= Refractive index contrast =

Refractive index contrast, in an optical waveguide, such as an optical fiber, is a measure of the relative difference in refractive index of the core and cladding. The refractive index contrast, Δ, is often given by $\Delta={n_1^2-n_2^2 \over 2 n_1^2}$, where n_{1} is the maximum refractive index in the core (or simply the core index for a step-index profile) and n_{2} is the refractive index of the cladding. The criterion n_{2} < n_{1} must be satisfied in order to sustain a guided mode by total internal reflection. Alternative formulations include $\Delta=\sqrt{n_1^2-n_2^2}$ and $\Delta = {n_1-n_2 \over n_1}$. Normal optical fibers, constructed of different glasses, have very low refractive index contrast (Δ<<1) and hence are weakly-guiding. The weak guiding will cause a greater portion of the cross-sectional Electric field profile to reside within the cladding (as evanescent tails of the guided mode) as compared to strongly-guided waveguides.
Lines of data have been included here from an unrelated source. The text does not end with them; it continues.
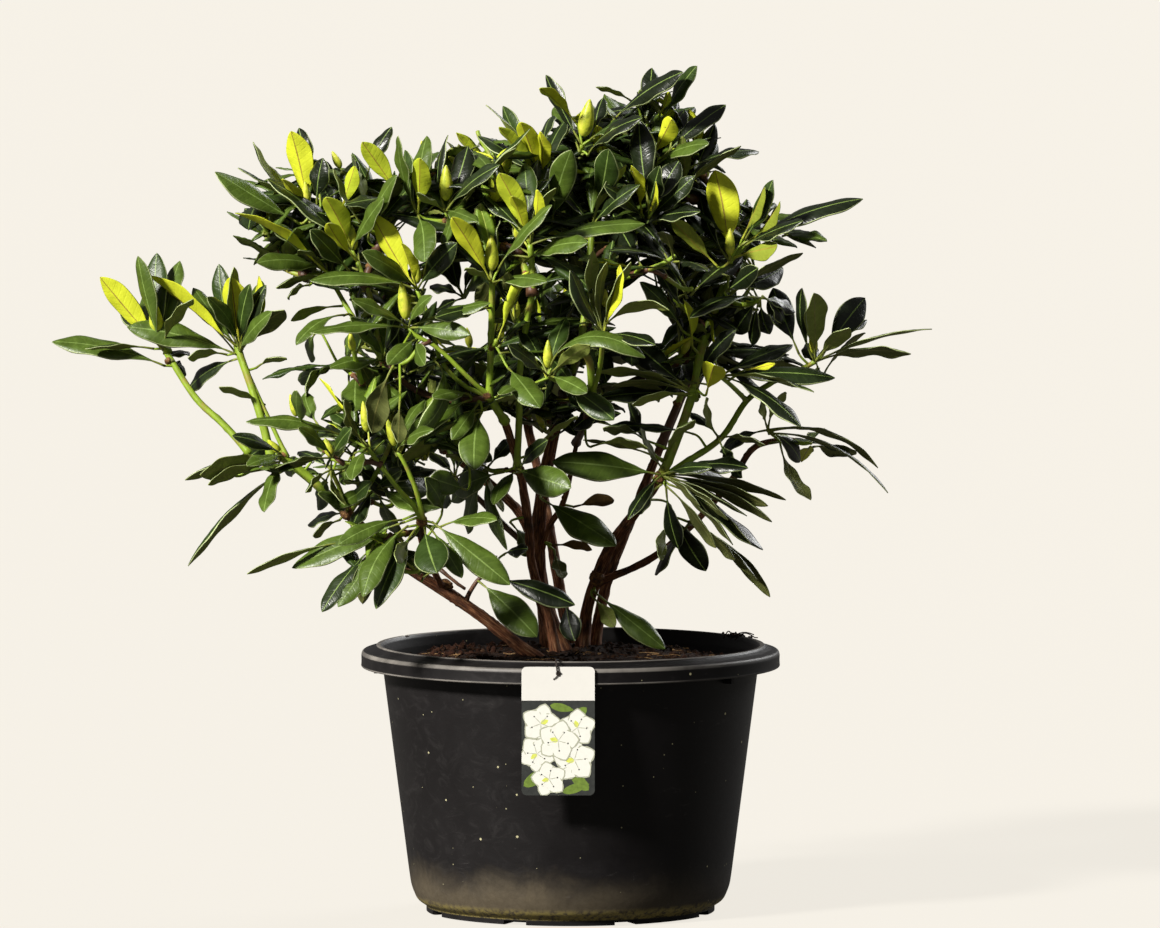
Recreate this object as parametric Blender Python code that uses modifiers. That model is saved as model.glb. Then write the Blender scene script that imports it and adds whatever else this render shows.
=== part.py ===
"""A young evergreen shrub in a wide, low nursery pot.

Frame: metres, +Z up, +X to the right and -Y towards the front. The origin is the
centre of the pot's flat underside. Lengths below are in millimetres.

The plant stands as a clump of bare stems that lean out of one spot in the peat,
forked boughs that climb to the shoots, and the masses of leaves that the shoots
carry. Heights in the tables are as seen from the front, five degrees above the
level, so a point further back really lies a little lower than its row says:
`point` takes that off.
"""

import math

import bmesh
import bpy
from mathutils import Vector, noise

MM = 0.001
GAP = 0.4  # clearance between pieces that touch
SLOPE = math.tan(math.radians(5.0))  # what a point's depth takes off its height

# ---------------------------------------------------------------- the container
POT_HEIGHT = 268.0
RIM_RADIUS = 209.5  # outside of the turned-down band
BAND_TOP, BAND_FOOT = 259.0, 246.0
LIP_RADIUS = 190.5
BODY_TOP, BODY_LOW = (188.0, 246.0), (162.2, 44.0)  # (radius, height) of the taper
FOOT_RADIUS = 144.5
WALL, FLOOR = 3.0, 8.0
POT_SIDES = 30
DRAINS, DRAIN_WIDTH, DRAIN_IN, DRAIN_OUT, DRAIN_UP = 8, 24.0, 118.0, 158.0, 4.6
DRAIN_HOLE_RADIUS, DRAIN_HOLE_AT = 7.0, 127.0

# ---------------------------------------------------------------- the peat
PEAT_TOP, PEAT_FLAT = 259.0, 118.0  # height and radius of the level middle
PEAT_DIP, PEAT_DIP_RIGHT = 10.0, 4.0  # how far its edge is lower, and more so right

# ---------------------------------------------------------------- the hang label
LABEL_WIDTH, LABEL_HEIGHT, LABEL_THICK = 72.0, 127.0, 0.9
LABEL_CORNER, LABEL_HOLE = 5.0, 2.4
LABEL_X, LABEL_TOP = -12.0, 264.5
TIE_RADIUS = 0.9

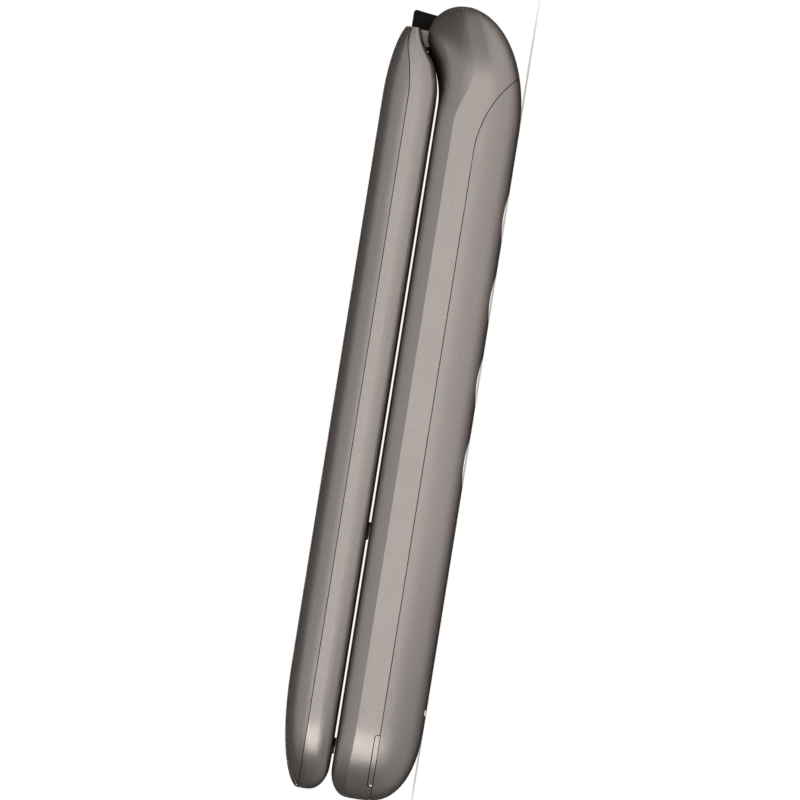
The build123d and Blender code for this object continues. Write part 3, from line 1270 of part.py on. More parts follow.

Integrated optics can make use of higher core index to obtain Δ>1 allowing light to be efficiently guided around corners on the micro-scale, where popular high-Δ material platform is silicon-on-insulator. High-Δ allows sub-wavelength core dimensions and so greater control over the size of the evanescent tails. The most efficient low-loss optical fibers require low Δ to minimise losses to light scattered outwards.